SUMENEP, koranmadura.com – Pemerintah Kabupaten (Pemkab) Sumenep melarang nelayan membeli bahan bakar minyak (BBM) bersubsidi jenis solar di stasiun pengisian bahan bakar umum (SPBU). Itu dilakukan sebagai bentuk antisipasi penyalahgunaan BBM yang akhir-akhir ini sering terjadi di perairan kabupaten ujung timur Pulau Madura.
Kepala Dinas Kelautan dan Perikanan (DKP) Sumenep, Moh. Jakfar menjelaskan, berdasarkan hasil konsultasi yang dilakukan dengan pihak Pertamina perwakilan Madura, semua nelayan diminta tidak melakukan pembelian langsung BBM bersubsidi jenis solar kepada SPBU.
Menurutnya, saat ini di sejumlah tempat sudah disediakan solar packed dealer nelayan (SPDN). SPDN dibentuk untuk membantu Pertamina menyalurkan solar khusus nelayan. ”Jadi, setelah kosultasi memang nelayan tidak diperkenankan untuk membeli BBM ke SPBU. Karena di Sumenep saat ini sudah ada SPDN,” katanya.
Jumlah nelayan yang sudah tercatat di DKP diperkirakan mencapai sebanyak 8 ribu lebih. Sedangkan SPDN yang telah beroperasi saat ini hanya sekitar 6 titik, di antaranya di Pelabuhan Cangkarman, Kecamatan Bluto; Pelabuhan Gersik Putih, Kecamatan Kalianget; Desa Beluk Raja, Kecamatan Ambunten; Desa Legung, Kecamatan Batang-Batang; dan Desa Lobuk, Kecamatan Dungkek.
Menurut pria asal Pulau/Kecamatan Sapeken itu, jika kuota di masing-maisng SPDN tidak mencukupi untuk memenuhi kebutuhan nelayan, Pertamina berjanji menambah kuota. Sementara apabila kuota tambahan tetap tidak mencukupi, nelayan bisa membeli BBM langsung ke SPBU.
Sementara pembeliannya melalui kelompok nelayan. Setiap kelompok nelayan harus mendapatkan rekomendasi dari DKP. Sementara surat rekomendasi itu bisa dikeluarkan oleh DKP apabila sejumlah nelayan yang tergabung dalam kelompok nelayan itu mengajukan permohonan pembelian BBM ke DKP. Pengajuan tersebut dilakukan oleh ketua nelayan dengan dibuktikan surat identitas yang masih berlaku, seperti kartu tanda penduduk (KTP). Selain itu, surat permohonan tersebut juga harus mendapat rekomendasi dari kepala desa.
”Aturannya memang seperti itu.
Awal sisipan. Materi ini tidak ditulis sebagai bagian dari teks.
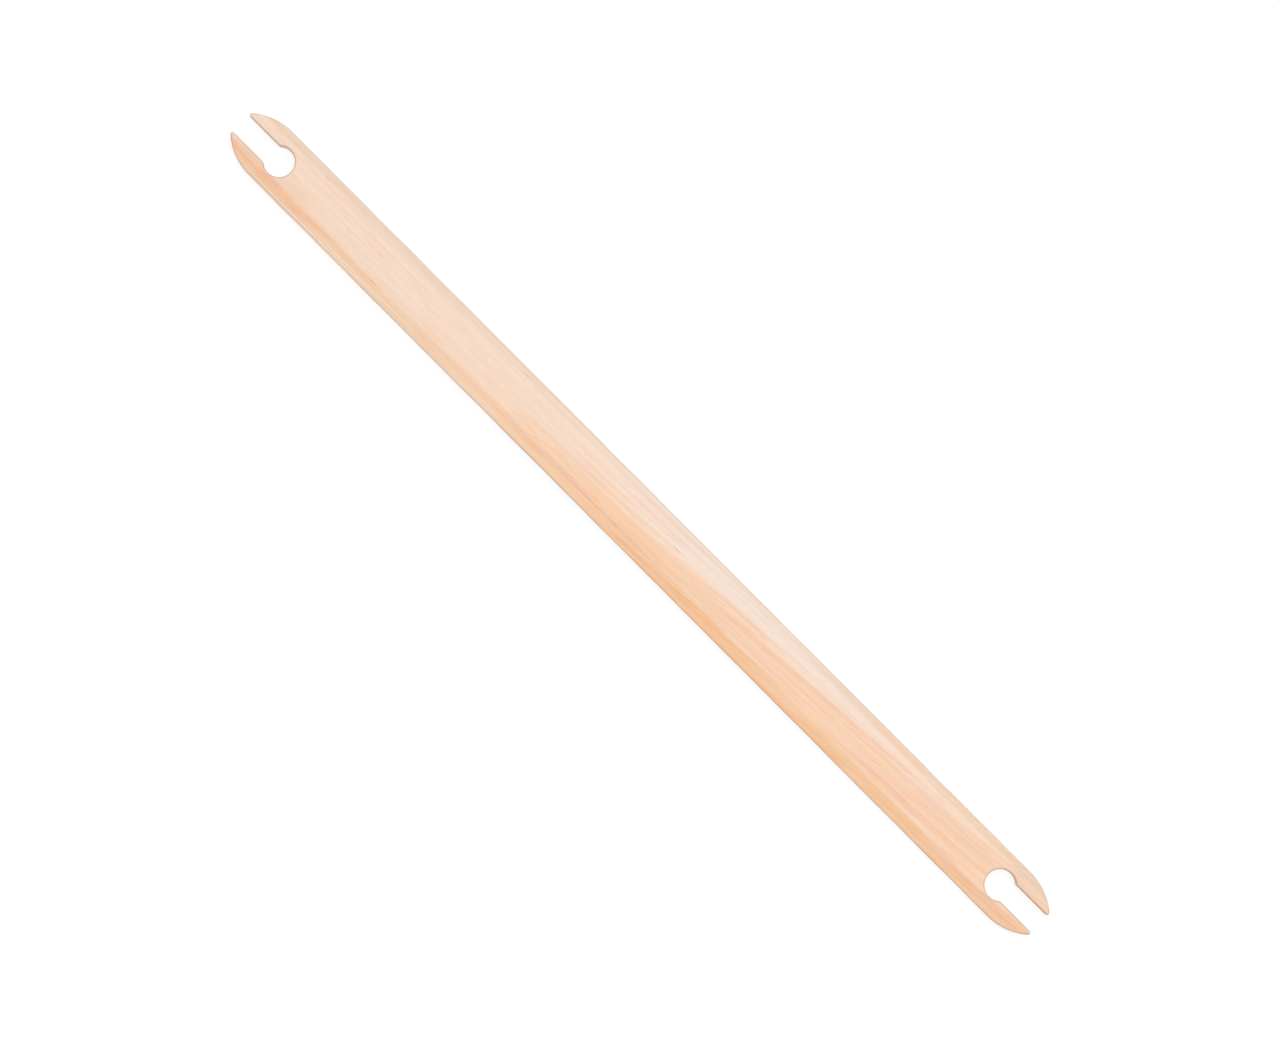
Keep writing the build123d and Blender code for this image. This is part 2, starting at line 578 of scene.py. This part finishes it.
FLECKS = (
    (-282, 11.5), (-246, 12.0), (-197, 3.0), (-218, 0.0), (-190, -10.0),
    (-97, 13.0), (-69, -7.2), (-8, -9.8), (25, 4.0), (90, 3.5),
)
print(f"{len(STRONG_MARKS)} strong marks and {len(FLECKS)} flecks")

# %% [markdown]
# ## The board
#
# Now the layers come together. Faces and walls are cut from one board, so one group colours them
# all, and it puts out a height too, for the grain that a finger can feel. First come the noises that
# it needs, each with its length and width in millimetres, and the two zones of colour. The orange is
# weaker towards the left end, where the board has less of the heart in it.

# %% The streaks and the two zones
BOARD_OUTPUTS = [("Color", "Color"), ("Height", "Float")]
ORANGE_STARTS = -1.0
ORANGE_IS_FULL = 13.0


def use_group(tree, group, **sockets):
    """Places a group in a tree, and gives its outputs."""
    return add_node(tree, "ShaderNodeGroup", sockets, node_tree=group).outputs


def blend(tree, share, first, second, blend_type="MIX"):
    """Blends two colours: all of the first at a share of 0."""
    sockets = {0: share, 6: first, 7: second}
    node = add_node(tree, "ShaderNodeMix", sockets, data_type="RGBA", blend_type=blend_type)
    return node.outputs[2]


board, given, result = new_group("board", [("Place", "Vector")], BOARD_OUTPUTS)
in_mm = {0: given["Place"], "Scale": 1 / MM}
in_mm = add_node(board, "ShaderNodeVectorMath", in_mm, operation="SCALE").outputs[0]
grain = use_group(board, grain_run, Board=in_mm)["Grain"]
bands = use_group(board, streaks, Grain=grain, Length=240.0, Width=8.0, Seed=1.0)["Streak"]
middling = use_group(board, streaks, Grain=grain, Length=100.0, Width=2.6, Seed=4.0)["Streak"]
lines = use_group(board, streaks, Grain=grain, Length=80.0, Width=0.9, Seed=9.0)["Streak"]
fibres = use_group(board, streaks, Grain=grain, Length=11.0, Width=0.4, Seed=17.0)["Streak"]
clouds = use_group(board, streaks, Grain=grain, Length=16.0, Width=3.0, Seed=23.0)["Streak"]
pore = use_group(board, pores, Board=in_mm)["Pore"]

x, y = add_node(board, "ShaderNodeSeparateXYZ", {0: in_mm}).outputs[:2]
below = orange_side(board, x, y)
for layer, shift in ((bands, 6.0), (middling, 3.0), (lines, 1.0)):
    below = sum_of(board, "MULTIPLY_ADD", layer, shift, below)
orange = stretch(board, below, ORANGE_STARTS, ORANGE_IS_FULL)
strength = {"Value": x, "From Min": -140.0, "From Max": 20.0, "To Min": 0.45, "To Max": 1.0}
strength = add_node(board, "ShaderNodeMapRange", strength).outputs[0]
orange = sum_of(board, "MULTIPLY", orange, strength)
colour = blend(board, orange, CREAM, ORANGE_WOOD)
print(f"zones and noises: {len(board.nodes)} nodes")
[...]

Jadi, apabila di satu kecamatan masih belum ada SPDN, maka kami dianjurkan untuk memberikan rekomendasi ke SPDN terdekat,” ungkapnya, Rabu (28/10).
Untuk kuota yang akan diberikan kepada nelayan yang mengajukan permohonan pembelian BBM, akan disesuiakan dengan kondisi perahu. Sebab, masing-masing perahu kebutuhan BBM-nya tidak sama.
”Kapasitas mesin setiap perahu itu tidak sama. Ada yang berkapasitas 16 PK, dan juga ada yang berkapasitas 24 PK. Ada pula satu perahu itu menggunakan mesin sampai tiga unit dan ada pula yang menggunakan dua unit. Jadi, semakin besar kapasitasnya tentunya kebutuhan BBM juga semakin banyak,” terangnya.
Sementara untuk meminimalisir terjadinya penyimpangan, DKP mengeluarkan rekomendasi setiap satu bulan sebanyak dua kali. ”Rekom itu kami keluarkan per setengah bulan dengan masa kerja selama 12 hari,” tukasnya.